Although obviously an anachronistic mix of Stone Age man and dinosaurs, in very Ray Harryhausen fashion,
Primal Quest – Weird Stone & Sorcery Adventure Game is also a Pulp adventure setting, a lost world of sorts which mixes in elements of Science Fiction too. Much of these require further development upon the part of the Game Master, as the ‘Mother’s Vale’ is drawn in quite broad detail. Once that is done, the Game Master can add an adventure site or two and be in position to respond to what the players and their characters want to do. That said, there is plenty of further content available for the roleplaying game, plus each of the three villages in Mother’s Vale—the obvious starting point for any campaign—has a problem that can easily serve as a hook for the Player Characters.

Physically,
Primal Quest – Weird Stone & Sorcery Adventure Game is well done. It is lightly illustrated, but the artwork is decent, whilst the cartography for Mother’s Vale is engaging. It does need an edit in places and feels slightly underwritten in others.

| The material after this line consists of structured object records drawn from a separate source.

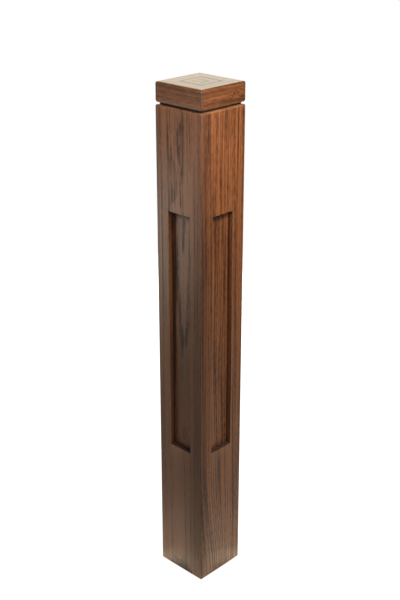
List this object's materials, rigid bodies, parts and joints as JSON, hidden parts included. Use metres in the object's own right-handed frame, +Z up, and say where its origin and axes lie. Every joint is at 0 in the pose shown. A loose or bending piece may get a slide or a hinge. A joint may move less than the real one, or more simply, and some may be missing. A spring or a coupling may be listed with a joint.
{
  "type": "newel post",
  "caption": "Square hollow stair newel post of dark stained oak with one tall recessed panel on each side, a shadow groove and a flat mitred cap.",
  "frame": {"origin": "centre of the post's square footprint, on the floor under its lower edge", "axes": "+Z up along the post; -Y is the front face and +X the right face, as the picture's two visible faces"},
  "size_m": [0.1588, 0.1588, 1.4224],
  "materials": {
    "side_boards": "dark walnut stain on open-grained oak, satin clear coat",
    "panels": "dark walnut stain on flat-sawn oak veneer panel, satin clear coat",
    "neck": "dark walnut stain on oak, satin clear coat",
    "cap": "dark walnut stain on open-grained oak, satin clear coat"
  },
  "bodies": {
    "root": {"side_front": "side_boards", "side_right": "side_boards", "side_back": "side_boards", "side_left": "side_boards", "panel_front": "panels", "panel_right": "panels", "panel_back": "panels", "panel_left": "panels", "neck_plate": "neck", "cap_front": "cap", "cap_right": "cap", "cap_back": "cap", "cap_left": "cap"}
  },
  "joints": []
}
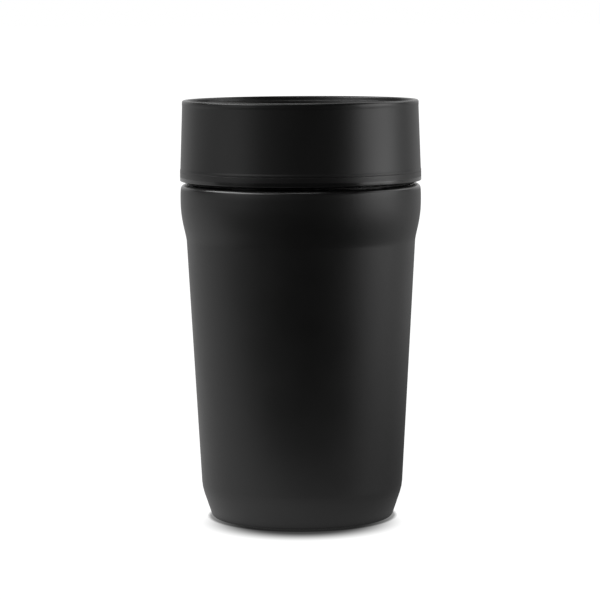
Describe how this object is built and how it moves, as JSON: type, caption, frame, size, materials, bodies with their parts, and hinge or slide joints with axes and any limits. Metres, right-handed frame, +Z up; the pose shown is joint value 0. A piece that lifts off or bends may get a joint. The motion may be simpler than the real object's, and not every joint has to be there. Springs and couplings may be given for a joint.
{
  "type": "insulated travel mug",
  "caption": "Vacuum-insulated travel mug: black double-wall steel cup with a screw lid, dished top and a push-to-open valve that pours all round the rim.",
  "frame": {"origin": "centre of the foot pad's underside, on the surface the mug stands on", "axes": "+Z up, along the mug's axis of symmetry, from the foot to the drinking rim"},
  "size_m": [0.088, 0.088, 0.153],
  "materials": {
    "powder_coat": "matte black powder coat with a fine texture",
    "lid_plastic": "fine-spark satin black polypropylene",
    "inner_plastic": "matte dark grey polypropylene",
    "liner_steel": "turned and electropolished stainless steel",
    "spring_steel": "bright drawn stainless steel",
    "black_silicone": "matte black silicone",
    "clear_silicone": "milky translucent silicone",
    "acetal": "waxy white acetal",
    "copper_foil": "bright copper foil",
    "solder": "dull solder grey"
  },
  "bodies": {
    "cup": {"outer_shell": "powder_coat", "inner_liner": "liner_steel", "base_cap": "liner_steel", "vacuum_port_plug": "solder", "foot_pad": "black_silicone", "getter_pellet": "solder", "getter_clip": "spring_steel", "foil_wrap": "copper_foil"},
    "gasket": {"neck_gasket": "black_silicone"},
    "lid": {"drinking_collar": "lid_plastic", "threaded_base": "lid_plastic", "valve_cage": "inner_plastic", "latch_housing": "inner_plastic", "collar_seal": "black_silicone", "stem_seal": "clear_silicone", "cam_sleeve": "acetal", "return_spring": "spring_steel"},
    "plunger": {"push_plate": "lid_plastic", "thumb_pad": "black_silicone", "plate_screw": "spring_steel", "valve_stem": "acetal", "valve_disc": "inner_plastic", "valve_seal": "clear_silicone", "disc_washer": "spring_steel", "disc_screw": "spring_steel", "spring_washer": "spring_steel"},
    "rotor": {"latch_rotor": "inner_plastic"}
  },
  "joints": [
    {"name": "lid_rise", "type": "slide", "parent": "cup", "child": "gasket", "axis": [0, 0, 1], "range_m": [0, 0.0271]},
    {"name": "lid_turn", "type": "hinge", "parent": "gasket", "child": "lid", "pos_m": [0, 0, 0.1226], "axis": [0, 0, 1], "range_deg": [0, 540]},
    {"name": "button_press", "type": "slide", "parent": "lid", "child": "plunger", "axis": [0, 0, -1], "range_m": [0, 0.0046], "stiffness_N_per_m": 500, "springref_m": -0.006, "deforming": ["return_spring"]},
    {"name": "rotor_turn", "type": "hinge", "parent": "plunger", "child": "rotor", "pos_m": [0, 0, 0.1315], "axis": [0, 0, 1], "range_deg": [0, 45.1]}
  ],
  "couplings": [
    {"joint": "lid_rise", "follows": "lid_turn", "m_per_rad": 0.0028648},
    {"joint": "rotor_turn", "follows": "button_press", "rad_per_m": 170.74}
  ]
}
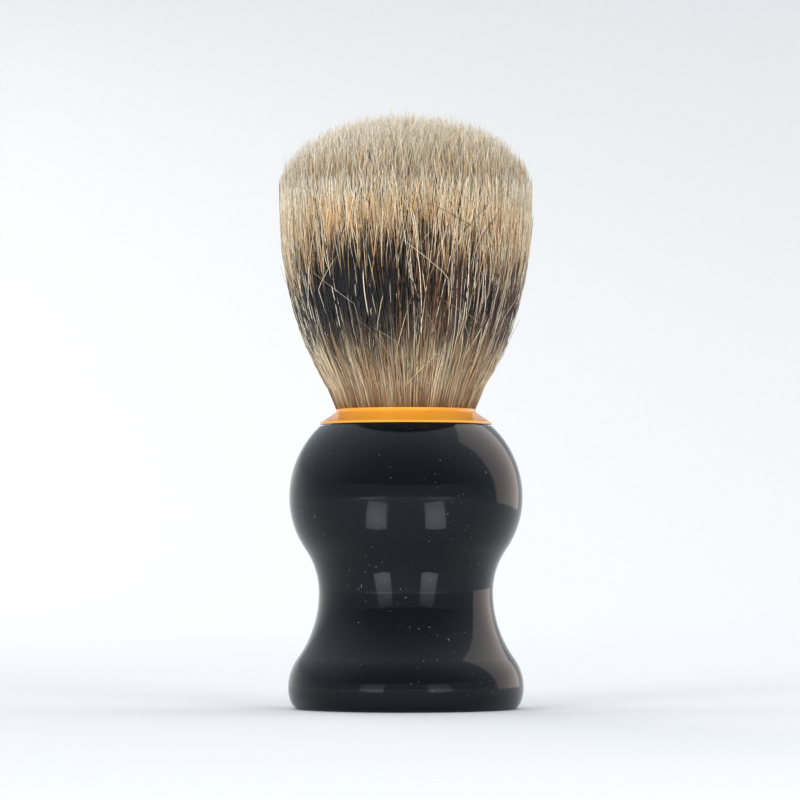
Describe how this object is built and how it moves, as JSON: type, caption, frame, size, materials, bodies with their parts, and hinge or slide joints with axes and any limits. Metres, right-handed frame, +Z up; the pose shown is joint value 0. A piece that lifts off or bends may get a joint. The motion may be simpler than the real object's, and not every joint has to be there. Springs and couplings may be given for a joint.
{
  "type": "shaving brush",
  "caption": "Shaving brush with a glossy black waisted handle, an orange collar ring and a domed knot of badger-type hair.",
  "frame": {"origin": "centre of the base, on the surface that the brush stands on", "axes": "+Z up along the brush's axis, towards the hair's tips; the brush is round, so +X and +Y are free"},
  "size_m": [0.0432, 0.0432, 0.1008],
  "materials": {
    "handle_black": "gloss",
    "plug_black": "satin",
    "ballast_steel": "satin",
    "epoxy": "gloss",
    "cup_plastic": "satin",
    "thread": "matte",
    "collar_orange": "gloss",
    "hair": "matte"
  },
  "bodies": {
    "root": {"handle_body": "handle_black", "base_plug": "plug_black", "ballast_slug": "ballast_steel", "socket_adhesive": "epoxy", "knot_cup": "cup_plastic", "resin_plug": "epoxy", "root_binding": "thread", "collar_ring": "collar_orange", "hair_knot": "hair"}
  },
  "joints": []
}
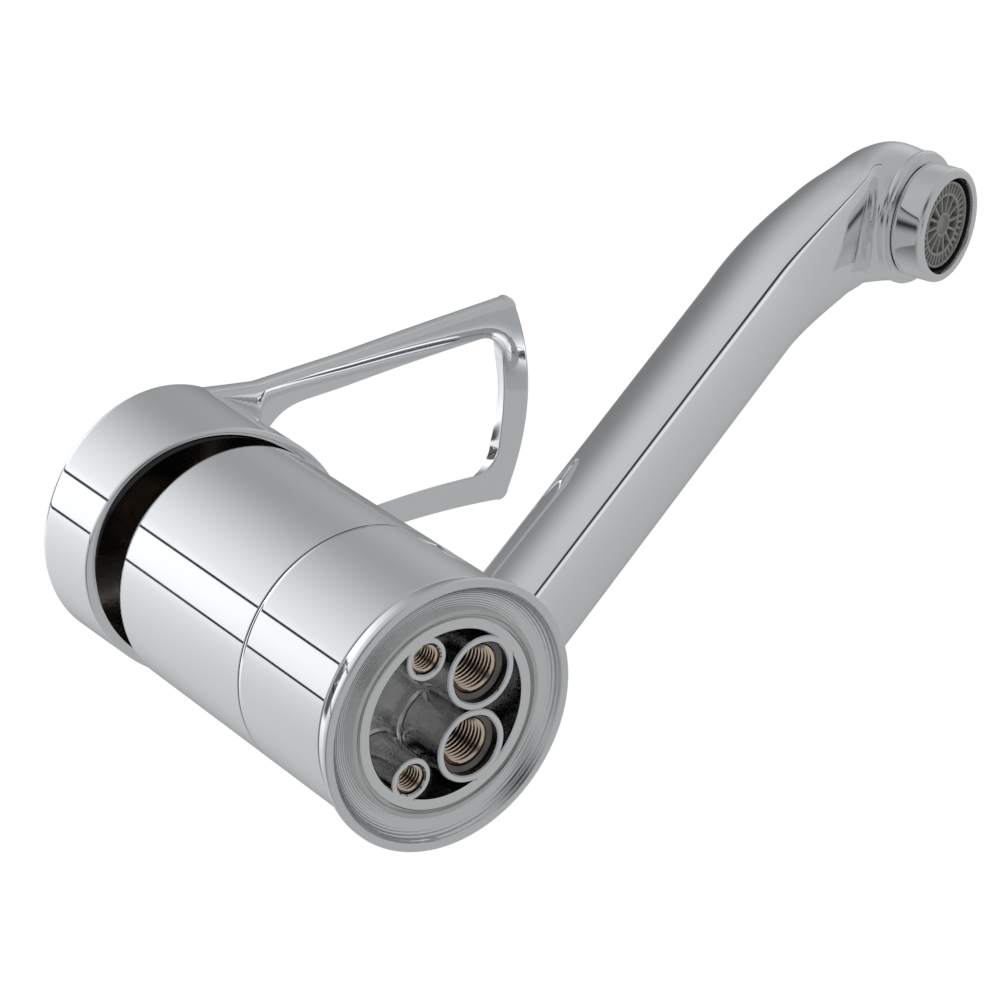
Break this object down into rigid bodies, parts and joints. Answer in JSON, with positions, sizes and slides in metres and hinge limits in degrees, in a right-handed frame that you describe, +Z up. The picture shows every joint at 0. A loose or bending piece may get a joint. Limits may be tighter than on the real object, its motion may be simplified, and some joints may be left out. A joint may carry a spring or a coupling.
{
  "type": "single-lever kitchen mixer tap",
  "caption": "Deck-mounted single-lever kitchen mixer with an open loop lever on a domed column and a long, rising spout that swivels at the foot and ends in an aerator.",
  "frame": {"origin": "centre of the foot on the worktop, on the column's axis, where the body stands over the tap hole", "axes": "+Z up along the column's axis; +X along the spout and the closed lever; +Y to the left of them"},
  "size_m": [0.2968, 0.053, 0.1812],
  "materials": {
    "brass": "turned",
    "ceramic": "lapped alumina ceramic",
    "chrome": "polished chrome plate",
    "dark_plastic": "moulded",
    "gloss_dark": "glossy moulded",
    "insert_plastic": "moulded grey acetal",
    "pale_plastic": "moulded acetal",
    "rubber": "moulded",
    "steel": "plain"
  },
  "bodies": {
    "column": {"body_casting": "chrome", "base_flange": "chrome", "snap_ring": "steel", "lower_bearing_ring": "pale_plastic", "upper_bearing_ring": "pale_plastic", "spout_seals": "rubber", "cartridge_base": "dark_plastic", "cartridge_seals": "rubber", "fixed_disc": "ceramic", "cartridge_shell": "dark_plastic", "stop_ring": "dark_plastic", "cartridge_nut": "brass", "dome_cover": "gloss_dark"},
    "turn_stage": {"rotor": "pale_plastic", "stem_pin": "steel"},
    "lever": {"lever_stem": "steel", "lever_handle": "chrome", "grub_screw": "steel", "index_plug": "gloss_dark"},
    "slide_stage": {"disc_carrier": "dark_plastic", "moving_disc": "ceramic"},
    "spout_arm": {"spout": "chrome", "aerator_housing": "chrome", "aerator_grille": "insert_plastic", "jet_plate": "pale_plastic", "aerator_screens": "steel", "aerator_washer": "rubber"}
  },
  "joints": [
    {"name": "spout_swivel", "type": "hinge", "parent": "column", "child": "spout_arm", "pos_m": [0, 0, 0.018], "axis": [0, 0, 1], "continuous": true},
    {"name": "lever_turn", "type": "hinge", "parent": "column", "child": "turn_stage", "pos_m": [0, 0, 0.068], "axis": [0, 0, 1], "range_deg": [-50, 50]},
    {"name": "lever_lift", "type": "hinge", "parent": "turn_stage", "child": "lever", "pos_m": [0, 0, 0.068], "axis": [0, -1, 0], "range_deg": [0, 25]},
    {"name": "disc_travel", "type": "slide", "parent": "turn_stage", "child": "slide_stage", "axis": [1, 0, 0], "range_m": [0, 0.0054]}
  ],
  "couplings": [
    {"joint": "disc_travel", "follows": "lever_lift", "m_per_rad": 0.0123}
  ]
}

In terms of tone and to an extent play style,
Primal Quest – Weird Stone & Sorcery Adventure Game is like an Old School Renaissance roleplaying game, but mechanically, it is anything but that. Its dice pool mechanics are far more modern and its narrative controls in the form of Boons and Setback are distinctly opposite the mechanics you would find in an Old School Renaissance retroclone. That aside, Primal Quest – Weird Stone & Sorcery Adventure Game is a solid Pulp-style Stone Age-set roleplaying game in which its Science Fiction and Fantasy elements and thus many of its stories are wrapped up as mysteries for the Game Master to develop and make her own.